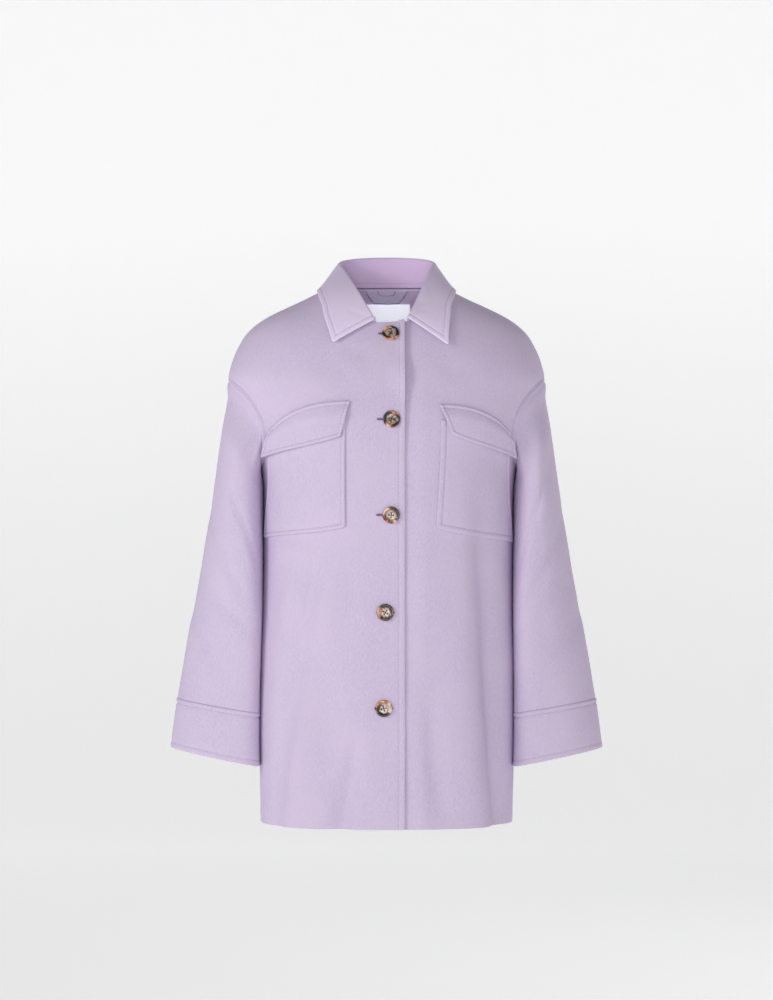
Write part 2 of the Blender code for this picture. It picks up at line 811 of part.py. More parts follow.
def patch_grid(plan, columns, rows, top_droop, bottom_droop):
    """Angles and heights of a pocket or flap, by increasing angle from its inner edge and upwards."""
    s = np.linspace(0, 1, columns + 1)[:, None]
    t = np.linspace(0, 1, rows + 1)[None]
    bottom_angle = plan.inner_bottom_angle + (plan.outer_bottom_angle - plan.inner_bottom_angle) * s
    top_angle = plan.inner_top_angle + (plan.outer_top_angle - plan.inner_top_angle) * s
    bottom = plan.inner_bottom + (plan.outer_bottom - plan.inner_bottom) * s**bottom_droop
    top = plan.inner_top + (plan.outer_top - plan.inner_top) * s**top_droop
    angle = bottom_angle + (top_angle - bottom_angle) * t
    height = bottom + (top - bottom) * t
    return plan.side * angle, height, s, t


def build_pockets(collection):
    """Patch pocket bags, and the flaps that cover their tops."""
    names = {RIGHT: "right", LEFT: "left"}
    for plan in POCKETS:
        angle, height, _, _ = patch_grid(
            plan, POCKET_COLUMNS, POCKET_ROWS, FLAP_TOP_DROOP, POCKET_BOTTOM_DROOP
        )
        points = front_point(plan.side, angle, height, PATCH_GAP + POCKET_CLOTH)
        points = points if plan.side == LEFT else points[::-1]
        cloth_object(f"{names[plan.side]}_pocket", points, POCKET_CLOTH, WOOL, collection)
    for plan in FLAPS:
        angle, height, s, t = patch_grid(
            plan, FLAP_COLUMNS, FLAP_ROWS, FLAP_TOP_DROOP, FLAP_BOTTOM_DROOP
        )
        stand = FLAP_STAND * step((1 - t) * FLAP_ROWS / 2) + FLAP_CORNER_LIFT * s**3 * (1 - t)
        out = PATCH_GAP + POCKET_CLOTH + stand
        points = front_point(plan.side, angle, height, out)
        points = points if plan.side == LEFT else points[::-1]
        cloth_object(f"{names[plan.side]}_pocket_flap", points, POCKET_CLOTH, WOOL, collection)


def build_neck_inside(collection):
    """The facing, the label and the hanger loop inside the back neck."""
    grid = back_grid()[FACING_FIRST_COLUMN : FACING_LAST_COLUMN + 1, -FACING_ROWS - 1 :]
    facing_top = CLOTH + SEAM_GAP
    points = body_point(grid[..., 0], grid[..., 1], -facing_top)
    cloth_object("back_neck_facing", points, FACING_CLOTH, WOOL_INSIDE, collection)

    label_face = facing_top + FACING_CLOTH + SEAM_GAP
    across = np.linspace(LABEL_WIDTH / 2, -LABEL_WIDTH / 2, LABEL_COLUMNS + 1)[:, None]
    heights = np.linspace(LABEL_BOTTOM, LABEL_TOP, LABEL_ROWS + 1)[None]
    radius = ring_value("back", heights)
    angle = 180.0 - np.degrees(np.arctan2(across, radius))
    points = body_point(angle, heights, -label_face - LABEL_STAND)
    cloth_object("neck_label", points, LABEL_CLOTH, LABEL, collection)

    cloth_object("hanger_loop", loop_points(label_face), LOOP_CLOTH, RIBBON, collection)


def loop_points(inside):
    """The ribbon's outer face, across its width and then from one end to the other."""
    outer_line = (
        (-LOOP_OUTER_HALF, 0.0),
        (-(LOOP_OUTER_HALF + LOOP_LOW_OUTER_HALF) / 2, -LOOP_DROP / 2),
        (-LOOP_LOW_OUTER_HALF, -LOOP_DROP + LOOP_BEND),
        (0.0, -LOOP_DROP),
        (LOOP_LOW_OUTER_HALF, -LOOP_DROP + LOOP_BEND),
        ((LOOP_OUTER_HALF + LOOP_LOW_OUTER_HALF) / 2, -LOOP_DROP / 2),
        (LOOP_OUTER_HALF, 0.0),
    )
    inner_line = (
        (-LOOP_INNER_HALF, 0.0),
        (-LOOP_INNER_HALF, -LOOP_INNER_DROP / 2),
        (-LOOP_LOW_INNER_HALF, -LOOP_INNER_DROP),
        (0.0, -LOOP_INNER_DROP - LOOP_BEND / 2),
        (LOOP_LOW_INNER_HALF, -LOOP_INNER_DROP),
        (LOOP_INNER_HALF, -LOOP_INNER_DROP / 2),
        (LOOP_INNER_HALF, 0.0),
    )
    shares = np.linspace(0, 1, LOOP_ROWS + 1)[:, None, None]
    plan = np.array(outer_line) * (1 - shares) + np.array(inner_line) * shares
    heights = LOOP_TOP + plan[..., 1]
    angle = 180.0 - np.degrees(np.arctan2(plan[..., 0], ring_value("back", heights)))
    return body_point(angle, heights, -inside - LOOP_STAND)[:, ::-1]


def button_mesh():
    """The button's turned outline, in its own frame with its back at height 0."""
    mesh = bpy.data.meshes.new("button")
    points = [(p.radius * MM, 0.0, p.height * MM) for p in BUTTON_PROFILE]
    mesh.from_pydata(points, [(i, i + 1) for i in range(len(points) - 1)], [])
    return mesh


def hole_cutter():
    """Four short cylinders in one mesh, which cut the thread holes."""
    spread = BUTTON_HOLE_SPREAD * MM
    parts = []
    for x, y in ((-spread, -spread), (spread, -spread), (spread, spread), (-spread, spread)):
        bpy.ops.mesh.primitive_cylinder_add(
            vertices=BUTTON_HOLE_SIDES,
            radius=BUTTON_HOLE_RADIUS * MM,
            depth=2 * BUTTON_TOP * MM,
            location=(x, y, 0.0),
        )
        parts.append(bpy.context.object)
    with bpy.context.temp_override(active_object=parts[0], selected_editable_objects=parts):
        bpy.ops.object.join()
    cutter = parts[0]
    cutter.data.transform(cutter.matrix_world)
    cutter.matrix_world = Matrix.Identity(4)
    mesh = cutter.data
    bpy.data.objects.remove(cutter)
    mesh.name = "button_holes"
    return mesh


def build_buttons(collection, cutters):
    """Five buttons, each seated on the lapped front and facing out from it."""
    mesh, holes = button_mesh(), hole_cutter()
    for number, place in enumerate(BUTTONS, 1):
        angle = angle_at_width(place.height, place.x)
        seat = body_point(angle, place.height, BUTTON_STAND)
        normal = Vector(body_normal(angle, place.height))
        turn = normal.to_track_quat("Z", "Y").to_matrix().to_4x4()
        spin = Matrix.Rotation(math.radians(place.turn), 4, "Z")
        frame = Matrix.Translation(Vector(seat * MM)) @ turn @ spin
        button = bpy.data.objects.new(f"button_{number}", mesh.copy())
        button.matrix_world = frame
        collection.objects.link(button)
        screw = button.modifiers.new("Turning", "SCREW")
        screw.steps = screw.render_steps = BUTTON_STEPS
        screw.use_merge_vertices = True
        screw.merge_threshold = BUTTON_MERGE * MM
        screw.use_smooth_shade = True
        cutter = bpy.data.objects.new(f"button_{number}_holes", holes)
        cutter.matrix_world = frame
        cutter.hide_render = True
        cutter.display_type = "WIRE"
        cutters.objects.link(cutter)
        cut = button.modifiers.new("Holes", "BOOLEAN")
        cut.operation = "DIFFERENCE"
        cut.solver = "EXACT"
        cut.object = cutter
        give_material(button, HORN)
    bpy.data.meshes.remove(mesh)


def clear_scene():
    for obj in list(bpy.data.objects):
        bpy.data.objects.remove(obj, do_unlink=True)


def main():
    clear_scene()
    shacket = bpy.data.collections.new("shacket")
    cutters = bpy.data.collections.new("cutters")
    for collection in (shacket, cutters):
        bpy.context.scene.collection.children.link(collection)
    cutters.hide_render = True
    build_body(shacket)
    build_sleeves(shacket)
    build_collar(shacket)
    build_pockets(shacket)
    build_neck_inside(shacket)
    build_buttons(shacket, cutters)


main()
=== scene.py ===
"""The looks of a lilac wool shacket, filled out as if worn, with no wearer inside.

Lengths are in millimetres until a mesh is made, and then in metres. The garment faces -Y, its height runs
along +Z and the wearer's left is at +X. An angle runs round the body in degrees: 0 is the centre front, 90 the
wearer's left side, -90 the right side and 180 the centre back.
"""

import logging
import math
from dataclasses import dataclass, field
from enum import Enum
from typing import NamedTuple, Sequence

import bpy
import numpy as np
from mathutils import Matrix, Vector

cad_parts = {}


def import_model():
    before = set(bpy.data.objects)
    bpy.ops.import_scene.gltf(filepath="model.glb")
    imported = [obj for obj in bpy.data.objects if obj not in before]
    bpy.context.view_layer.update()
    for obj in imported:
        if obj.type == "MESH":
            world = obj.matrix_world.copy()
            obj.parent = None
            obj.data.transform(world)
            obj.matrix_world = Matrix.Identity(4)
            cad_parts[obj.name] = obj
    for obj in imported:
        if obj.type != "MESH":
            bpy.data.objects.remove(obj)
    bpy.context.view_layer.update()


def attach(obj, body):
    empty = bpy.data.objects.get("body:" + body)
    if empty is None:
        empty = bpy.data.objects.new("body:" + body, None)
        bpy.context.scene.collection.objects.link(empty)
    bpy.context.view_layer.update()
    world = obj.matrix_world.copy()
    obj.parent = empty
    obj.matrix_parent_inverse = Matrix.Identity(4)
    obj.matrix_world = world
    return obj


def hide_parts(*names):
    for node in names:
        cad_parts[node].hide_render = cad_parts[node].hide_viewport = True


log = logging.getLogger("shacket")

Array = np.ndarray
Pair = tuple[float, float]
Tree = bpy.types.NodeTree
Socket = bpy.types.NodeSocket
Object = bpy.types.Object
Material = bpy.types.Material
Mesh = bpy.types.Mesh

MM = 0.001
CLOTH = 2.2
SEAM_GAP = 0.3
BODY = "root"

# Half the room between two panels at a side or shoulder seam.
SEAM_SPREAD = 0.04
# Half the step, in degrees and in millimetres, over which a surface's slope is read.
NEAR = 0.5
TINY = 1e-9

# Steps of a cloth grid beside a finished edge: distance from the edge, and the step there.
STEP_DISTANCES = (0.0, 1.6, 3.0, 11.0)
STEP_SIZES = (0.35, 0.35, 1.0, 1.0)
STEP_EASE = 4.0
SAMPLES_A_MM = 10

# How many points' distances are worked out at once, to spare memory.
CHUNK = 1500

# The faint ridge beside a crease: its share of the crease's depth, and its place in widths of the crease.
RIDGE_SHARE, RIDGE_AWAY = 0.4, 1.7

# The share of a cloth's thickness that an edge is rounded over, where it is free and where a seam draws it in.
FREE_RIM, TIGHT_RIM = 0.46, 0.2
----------
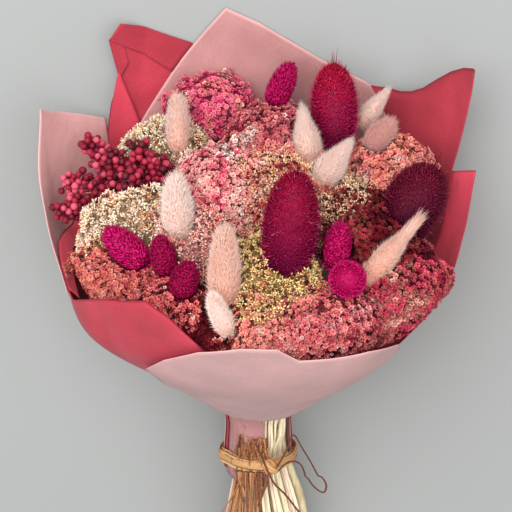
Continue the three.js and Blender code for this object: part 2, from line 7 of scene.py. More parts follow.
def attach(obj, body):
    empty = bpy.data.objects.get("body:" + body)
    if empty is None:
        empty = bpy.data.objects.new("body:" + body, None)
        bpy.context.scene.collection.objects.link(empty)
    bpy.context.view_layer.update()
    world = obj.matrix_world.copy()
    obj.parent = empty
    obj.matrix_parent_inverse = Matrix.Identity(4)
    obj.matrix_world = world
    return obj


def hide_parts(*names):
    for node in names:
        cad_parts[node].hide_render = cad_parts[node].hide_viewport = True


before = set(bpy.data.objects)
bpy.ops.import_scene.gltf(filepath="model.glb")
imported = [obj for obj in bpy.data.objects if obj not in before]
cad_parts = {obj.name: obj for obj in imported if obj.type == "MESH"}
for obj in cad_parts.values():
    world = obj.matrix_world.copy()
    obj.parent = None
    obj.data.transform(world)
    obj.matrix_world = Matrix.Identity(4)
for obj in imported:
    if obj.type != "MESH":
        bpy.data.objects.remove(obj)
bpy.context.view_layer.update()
----------
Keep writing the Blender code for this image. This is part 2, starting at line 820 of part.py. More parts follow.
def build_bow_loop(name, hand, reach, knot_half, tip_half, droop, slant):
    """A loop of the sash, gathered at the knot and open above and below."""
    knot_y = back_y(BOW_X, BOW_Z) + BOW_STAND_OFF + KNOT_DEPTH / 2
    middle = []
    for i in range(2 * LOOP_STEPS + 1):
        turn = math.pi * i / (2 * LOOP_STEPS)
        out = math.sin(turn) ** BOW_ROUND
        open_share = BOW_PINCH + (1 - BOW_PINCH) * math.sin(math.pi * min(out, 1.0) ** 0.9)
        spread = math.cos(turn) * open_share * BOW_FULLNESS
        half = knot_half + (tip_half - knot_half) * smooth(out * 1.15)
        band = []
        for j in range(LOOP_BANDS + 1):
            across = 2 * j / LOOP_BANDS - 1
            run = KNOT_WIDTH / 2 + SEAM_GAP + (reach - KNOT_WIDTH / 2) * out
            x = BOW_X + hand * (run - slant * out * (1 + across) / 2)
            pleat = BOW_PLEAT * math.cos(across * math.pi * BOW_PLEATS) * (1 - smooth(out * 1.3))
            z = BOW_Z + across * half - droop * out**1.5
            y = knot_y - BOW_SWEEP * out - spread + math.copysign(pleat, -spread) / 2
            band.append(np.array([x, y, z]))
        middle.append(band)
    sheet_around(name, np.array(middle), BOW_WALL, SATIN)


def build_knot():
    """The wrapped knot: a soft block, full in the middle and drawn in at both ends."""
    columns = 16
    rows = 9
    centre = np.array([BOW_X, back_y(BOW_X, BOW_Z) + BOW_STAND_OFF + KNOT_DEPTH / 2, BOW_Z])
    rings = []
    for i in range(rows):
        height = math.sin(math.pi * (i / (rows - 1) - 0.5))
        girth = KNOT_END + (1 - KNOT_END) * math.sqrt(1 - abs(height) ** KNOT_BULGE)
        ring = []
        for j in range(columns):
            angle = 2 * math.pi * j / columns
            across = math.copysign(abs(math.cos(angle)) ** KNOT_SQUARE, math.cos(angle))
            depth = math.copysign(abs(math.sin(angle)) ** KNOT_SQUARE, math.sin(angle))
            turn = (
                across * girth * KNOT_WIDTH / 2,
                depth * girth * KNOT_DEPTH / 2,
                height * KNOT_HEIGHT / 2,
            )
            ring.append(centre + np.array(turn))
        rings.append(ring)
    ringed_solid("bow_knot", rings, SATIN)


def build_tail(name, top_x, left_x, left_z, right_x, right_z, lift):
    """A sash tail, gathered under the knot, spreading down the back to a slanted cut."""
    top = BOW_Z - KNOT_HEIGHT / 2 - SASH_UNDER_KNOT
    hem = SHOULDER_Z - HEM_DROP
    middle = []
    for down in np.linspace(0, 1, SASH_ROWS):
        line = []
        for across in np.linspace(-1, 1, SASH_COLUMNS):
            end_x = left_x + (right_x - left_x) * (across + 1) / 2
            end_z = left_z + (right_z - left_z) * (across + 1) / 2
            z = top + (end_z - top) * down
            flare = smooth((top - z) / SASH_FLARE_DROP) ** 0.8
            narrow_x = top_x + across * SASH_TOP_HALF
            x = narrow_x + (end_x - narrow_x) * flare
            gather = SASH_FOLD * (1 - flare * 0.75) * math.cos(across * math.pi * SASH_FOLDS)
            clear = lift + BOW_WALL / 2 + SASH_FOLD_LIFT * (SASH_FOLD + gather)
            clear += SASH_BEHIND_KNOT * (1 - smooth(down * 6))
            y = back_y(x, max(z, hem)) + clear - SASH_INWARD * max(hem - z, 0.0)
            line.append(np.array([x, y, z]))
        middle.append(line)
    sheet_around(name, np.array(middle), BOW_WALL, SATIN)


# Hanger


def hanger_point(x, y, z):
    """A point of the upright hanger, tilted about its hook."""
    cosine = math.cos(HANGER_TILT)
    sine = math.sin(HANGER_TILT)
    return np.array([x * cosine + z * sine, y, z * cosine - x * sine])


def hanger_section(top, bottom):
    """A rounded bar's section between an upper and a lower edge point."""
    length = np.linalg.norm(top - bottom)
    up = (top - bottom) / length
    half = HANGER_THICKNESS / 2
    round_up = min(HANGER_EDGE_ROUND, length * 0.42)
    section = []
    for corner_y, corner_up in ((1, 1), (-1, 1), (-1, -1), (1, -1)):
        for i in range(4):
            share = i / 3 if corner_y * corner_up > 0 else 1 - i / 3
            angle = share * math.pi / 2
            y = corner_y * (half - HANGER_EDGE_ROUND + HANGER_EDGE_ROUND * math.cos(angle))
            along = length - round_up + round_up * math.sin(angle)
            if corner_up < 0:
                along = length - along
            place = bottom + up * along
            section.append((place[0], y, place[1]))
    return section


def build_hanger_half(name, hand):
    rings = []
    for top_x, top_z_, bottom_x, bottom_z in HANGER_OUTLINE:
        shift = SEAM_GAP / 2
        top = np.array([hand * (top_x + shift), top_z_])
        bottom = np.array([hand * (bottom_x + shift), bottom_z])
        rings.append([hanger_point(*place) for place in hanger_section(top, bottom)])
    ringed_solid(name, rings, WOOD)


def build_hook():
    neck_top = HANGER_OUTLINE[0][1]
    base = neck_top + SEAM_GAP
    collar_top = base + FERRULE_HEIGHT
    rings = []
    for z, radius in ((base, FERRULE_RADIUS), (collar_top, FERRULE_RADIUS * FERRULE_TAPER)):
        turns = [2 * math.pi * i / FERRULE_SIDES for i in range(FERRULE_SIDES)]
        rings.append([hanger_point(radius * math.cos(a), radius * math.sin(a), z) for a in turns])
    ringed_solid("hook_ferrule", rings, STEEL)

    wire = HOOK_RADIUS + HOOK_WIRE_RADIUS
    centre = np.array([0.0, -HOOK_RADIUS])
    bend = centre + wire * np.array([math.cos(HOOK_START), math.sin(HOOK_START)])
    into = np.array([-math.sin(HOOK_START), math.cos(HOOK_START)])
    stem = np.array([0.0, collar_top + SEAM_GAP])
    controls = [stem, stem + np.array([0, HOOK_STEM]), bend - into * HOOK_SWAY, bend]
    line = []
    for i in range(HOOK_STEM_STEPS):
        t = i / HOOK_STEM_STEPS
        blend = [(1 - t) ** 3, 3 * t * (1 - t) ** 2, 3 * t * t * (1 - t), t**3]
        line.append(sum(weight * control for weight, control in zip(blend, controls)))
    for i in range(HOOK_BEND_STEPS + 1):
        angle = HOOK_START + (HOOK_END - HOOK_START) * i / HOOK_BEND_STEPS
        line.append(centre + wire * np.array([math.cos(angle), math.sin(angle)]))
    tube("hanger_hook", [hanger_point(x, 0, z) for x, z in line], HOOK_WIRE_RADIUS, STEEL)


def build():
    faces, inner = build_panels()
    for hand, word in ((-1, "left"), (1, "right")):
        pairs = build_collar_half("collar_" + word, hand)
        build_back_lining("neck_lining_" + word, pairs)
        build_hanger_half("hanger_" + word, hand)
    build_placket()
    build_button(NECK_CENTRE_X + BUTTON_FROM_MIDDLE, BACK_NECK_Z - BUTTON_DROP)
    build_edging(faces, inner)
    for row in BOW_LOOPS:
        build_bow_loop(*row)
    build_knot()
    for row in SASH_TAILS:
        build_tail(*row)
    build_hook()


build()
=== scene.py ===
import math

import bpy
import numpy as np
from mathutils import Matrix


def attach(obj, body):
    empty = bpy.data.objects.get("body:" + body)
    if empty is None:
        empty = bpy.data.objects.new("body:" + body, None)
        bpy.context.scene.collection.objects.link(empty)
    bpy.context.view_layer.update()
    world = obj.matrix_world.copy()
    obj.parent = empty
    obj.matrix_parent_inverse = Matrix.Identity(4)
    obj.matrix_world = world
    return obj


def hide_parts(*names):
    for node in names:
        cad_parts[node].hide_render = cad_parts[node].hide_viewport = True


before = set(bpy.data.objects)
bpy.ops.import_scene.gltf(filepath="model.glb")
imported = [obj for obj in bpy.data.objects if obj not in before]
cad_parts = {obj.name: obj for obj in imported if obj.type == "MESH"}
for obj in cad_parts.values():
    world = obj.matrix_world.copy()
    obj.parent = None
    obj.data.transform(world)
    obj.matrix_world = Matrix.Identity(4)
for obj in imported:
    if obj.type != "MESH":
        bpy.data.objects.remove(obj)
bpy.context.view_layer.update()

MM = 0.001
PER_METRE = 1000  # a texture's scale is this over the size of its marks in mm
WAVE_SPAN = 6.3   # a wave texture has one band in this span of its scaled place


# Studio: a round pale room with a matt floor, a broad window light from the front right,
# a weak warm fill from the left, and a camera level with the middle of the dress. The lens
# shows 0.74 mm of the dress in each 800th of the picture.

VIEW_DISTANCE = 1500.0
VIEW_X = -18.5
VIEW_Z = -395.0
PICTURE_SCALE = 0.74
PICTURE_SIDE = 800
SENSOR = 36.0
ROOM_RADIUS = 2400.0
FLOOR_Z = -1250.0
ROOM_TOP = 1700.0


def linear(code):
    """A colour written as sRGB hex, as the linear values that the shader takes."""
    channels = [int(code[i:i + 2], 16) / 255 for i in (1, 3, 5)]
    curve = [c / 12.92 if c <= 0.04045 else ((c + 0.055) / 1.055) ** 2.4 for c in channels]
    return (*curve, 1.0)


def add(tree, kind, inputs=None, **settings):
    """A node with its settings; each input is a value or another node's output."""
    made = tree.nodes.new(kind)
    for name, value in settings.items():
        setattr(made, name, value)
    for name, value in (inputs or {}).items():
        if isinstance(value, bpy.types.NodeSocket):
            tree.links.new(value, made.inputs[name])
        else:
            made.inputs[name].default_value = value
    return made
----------
Exercise prompt
Retype exactly the lines above, from the one with "Write part 2" through the one with "return plan.side * angle, height, s, t", inclusive.

Exercise answer
Write part 2 of the Blender code for this picture. It picks up at line 811 of part.py. More parts follow.
def patch_grid(plan, columns, rows, top_droop, bottom_droop):
    """Angles and heights of a pocket or flap, by increasing angle from its inner edge and upwards."""
    s = np.linspace(0, 1, columns + 1)[:, None]
    t = np.linspace(0, 1, rows + 1)[None]
    bottom_angle = plan.inner_bottom_angle + (plan.outer_bottom_angle - plan.inner_bottom_angle) * s
    top_angle = plan.inner_top_angle + (plan.outer_top_angle - plan.inner_top_angle) * s
    bottom = plan.inner_bottom + (plan.outer_bottom - plan.inner_bottom) * s**bottom_droop
    top = plan.inner_top + (plan.outer_top - plan.inner_top) * s**top_droop
    angle = bottom_angle + (top_angle - bottom_angle) * t
    height = bottom + (top - bottom) * t
    return plan.side * angle, height, s, t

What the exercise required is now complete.